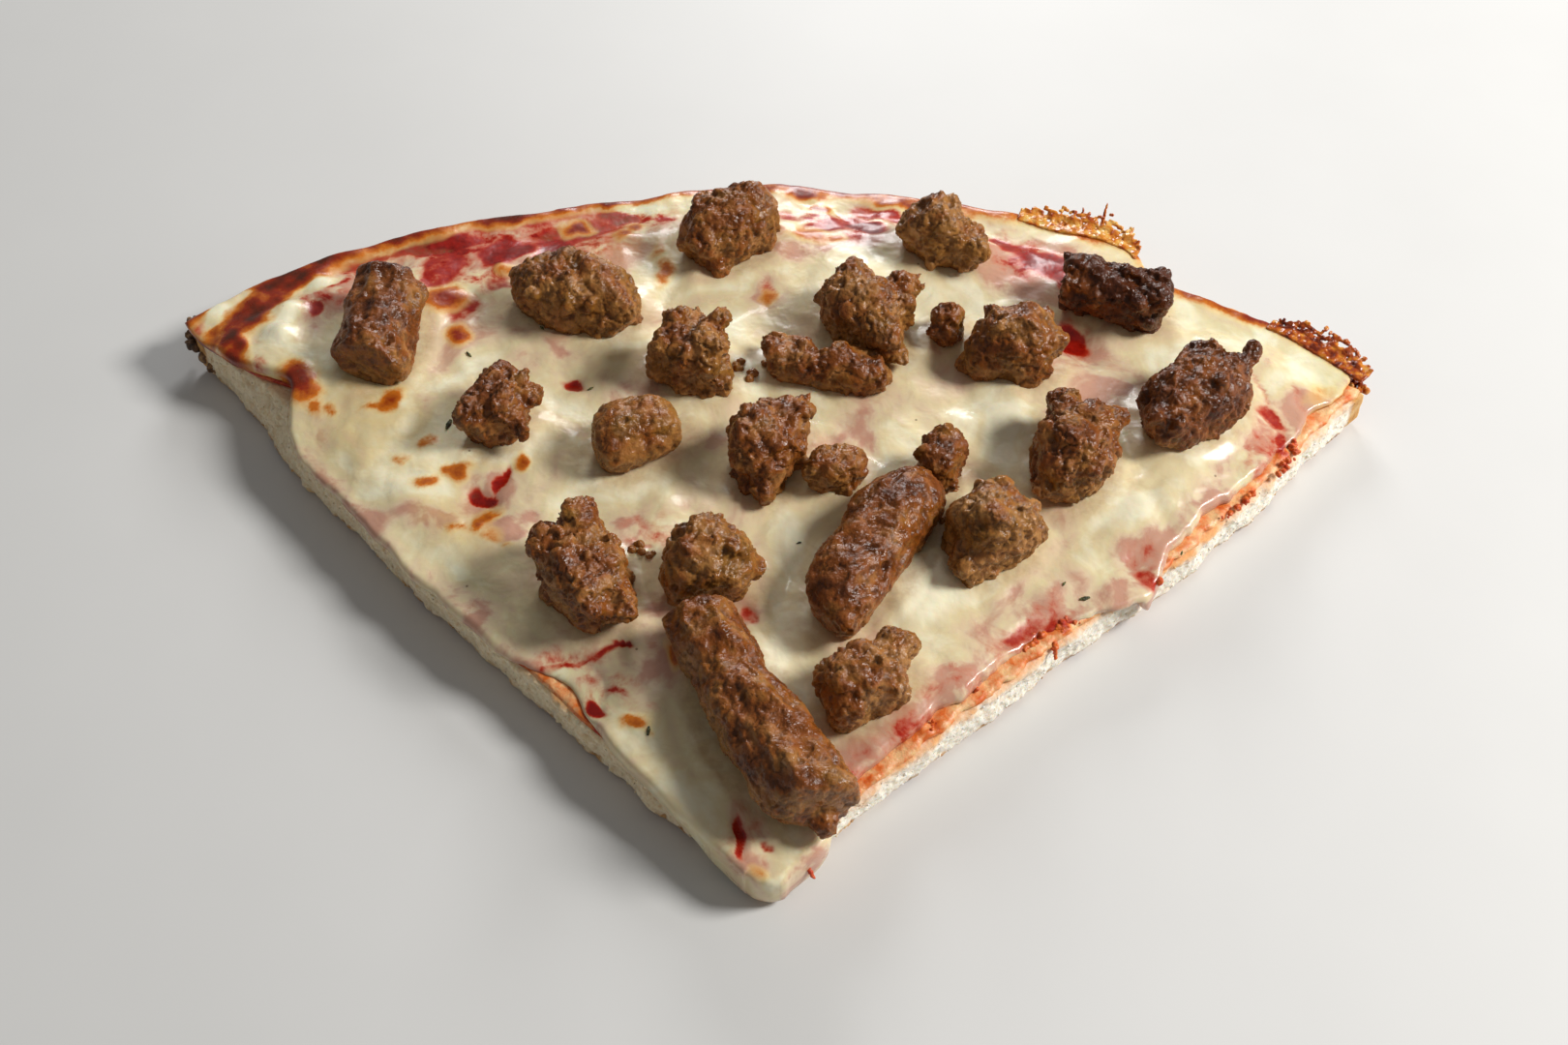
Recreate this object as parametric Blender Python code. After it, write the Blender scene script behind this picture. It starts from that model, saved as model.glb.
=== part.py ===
# A quarter slice of a large pan pizza with tomato sauce, melted cheese and browned sausage pieces.
# Lengths are in millimetres and angles in degrees; MM turns them into metres when a mesh is made.
# The slice lies flat on its underside, its tip towards -Y, its baked rim towards +Y, and +Z is up.

import math

import bmesh
import bpy
from mathutils import Vector, noise
from mathutils.bvhtree import BVHTree

MM = 0.001
GAP = 0.35

# Plan of the slice: two cut sides that meet at the tip, and the rim as an arc round the tip
TIP = (0.1, -97.7)
LEFT_ANGLE = -44.5
RIGHT_ANGLE = 46.5
NOSE_RADIUS = 5.0
RIM_RADIUS = 190.0
LEFT_CORNER_STRETCH = 7.0
RIGHT_RIM_STEP = 8.5
BAKED_OVERHANG = 2.6
CRISP_REACH = 5.0
TIP_DRAPE_REACH = 2.7
RIGHT_RECESS = 3.8
FOLD_RADIUS = 104.7
FOLD_SPREAD = 12.0
FOLD_DROP_SPREAD = 3.5
TORN_RADIUS = 161.0
TORN_SPREAD = 17.0
TORN_DEPTH = 5.0
TORN_FROM_ANGLE = 30.0
TORN_OVER_ANGLE = 8.0

# Gentle departures of the edges from straight lines and from the arc, outwards where positive
STRETCH_FROM_ANGLE = -12.0
STRETCH_OVER_ANGLE = 24.0
STEP_ANGLE = 26.5
STEP_OVER_ANGLE = 3.5
STEP_RECOVERY = 3.0
RECOVERY_FROM_ANGLE = 31.0
RECOVERY_OVER_ANGLE = 12.0
RIM_BULGE = (2.2, -0.5, 3.0)
LEFT_SWELL = (1.8, 95.0, 38.0)
LEFT_CORNER_INSET = 4.0
LEFT_CORNER_FROM = 145.0
LEFT_CORNER_OVER = 45.0
RIGHT_TIP_INSET = 3.2
RIGHT_TIP_FROM = 25.0
RIGHT_TIP_OVER = 50.0
RIGHT_SWELL = 4.2
RIGHT_SWELL_FROM = 72.0
RIGHT_SWELL_OVER = 58.0
RIGHT_CORNER_INSET = 1.9
RIGHT_CORNER_FROM = 150.0
RIGHT_CORNER_OVER = 30.0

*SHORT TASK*
Output the whole listing above again, word for word.

*THE ANSWER*
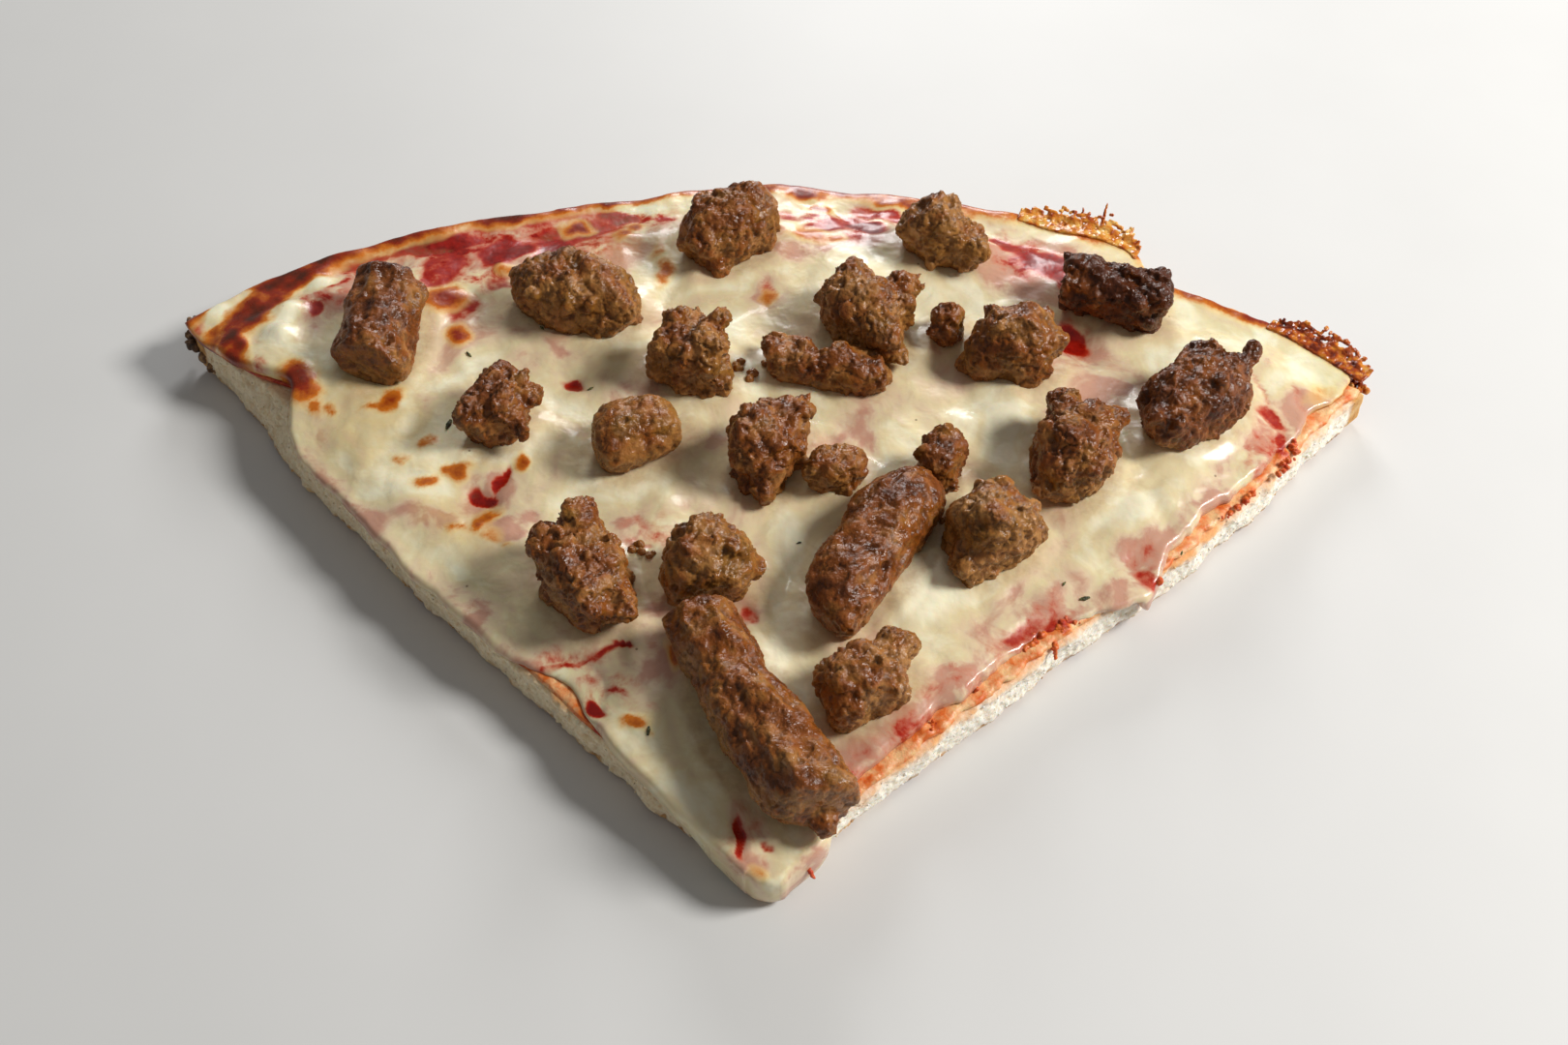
Recreate this object as parametric Blender Python code. After it, write the Blender scene script behind this picture. It starts from that model, saved as model.glb.
=== part.py ===
# A quarter slice of a large pan pizza with tomato sauce, melted cheese and browned sausage pieces.
# Lengths are in millimetres and angles in degrees; MM turns them into metres when a mesh is made.
# The slice lies flat on its underside, its tip towards -Y, its baked rim towards +Y, and +Z is up.

import math

import bmesh
import bpy
from mathutils import Vector, noise
from mathutils.bvhtree import BVHTree

MM = 0.001
GAP = 0.35

# Plan of the slice: two cut sides that meet at the tip, and the rim as an arc round the tip
TIP = (0.1, -97.7)
LEFT_ANGLE = -44.5
RIGHT_ANGLE = 46.5
NOSE_RADIUS = 5.0
RIM_RADIUS = 190.0
LEFT_CORNER_STRETCH = 7.0
RIGHT_RIM_STEP = 8.5
BAKED_OVERHANG = 2.6
CRISP_REACH = 5.0
TIP_DRAPE_REACH = 2.7
RIGHT_RECESS = 3.8
FOLD_RADIUS = 104.7
FOLD_SPREAD = 12.0
FOLD_DROP_SPREAD = 3.5
TORN_RADIUS = 161.0
TORN_SPREAD = 17.0
TORN_DEPTH = 5.0
TORN_FROM_ANGLE = 30.0
TORN_OVER_ANGLE = 8.0

# Gentle departures of the edges from straight lines and from the arc, outwards where positive
STRETCH_FROM_ANGLE = -12.0
STRETCH_OVER_ANGLE = 24.0
STEP_ANGLE = 26.5
STEP_OVER_ANGLE = 3.5
STEP_RECOVERY = 3.0
RECOVERY_FROM_ANGLE = 31.0
RECOVERY_OVER_ANGLE = 12.0
RIM_BULGE = (2.2, -0.5, 3.0)
LEFT_SWELL = (1.8, 95.0, 38.0)
LEFT_CORNER_INSET = 4.0
LEFT_CORNER_FROM = 145.0
LEFT_CORNER_OVER = 45.0
RIGHT_TIP_INSET = 3.2
RIGHT_TIP_FROM = 25.0
RIGHT_TIP_OVER = 50.0
RIGHT_SWELL = 4.2
RIGHT_SWELL_FROM = 72.0
RIGHT_SWELL_OVER = 58.0
RIGHT_CORNER_INSET = 1.9
RIGHT_CORNER_FROM = 150.0
RIGHT_CORNER_OVER = 30.0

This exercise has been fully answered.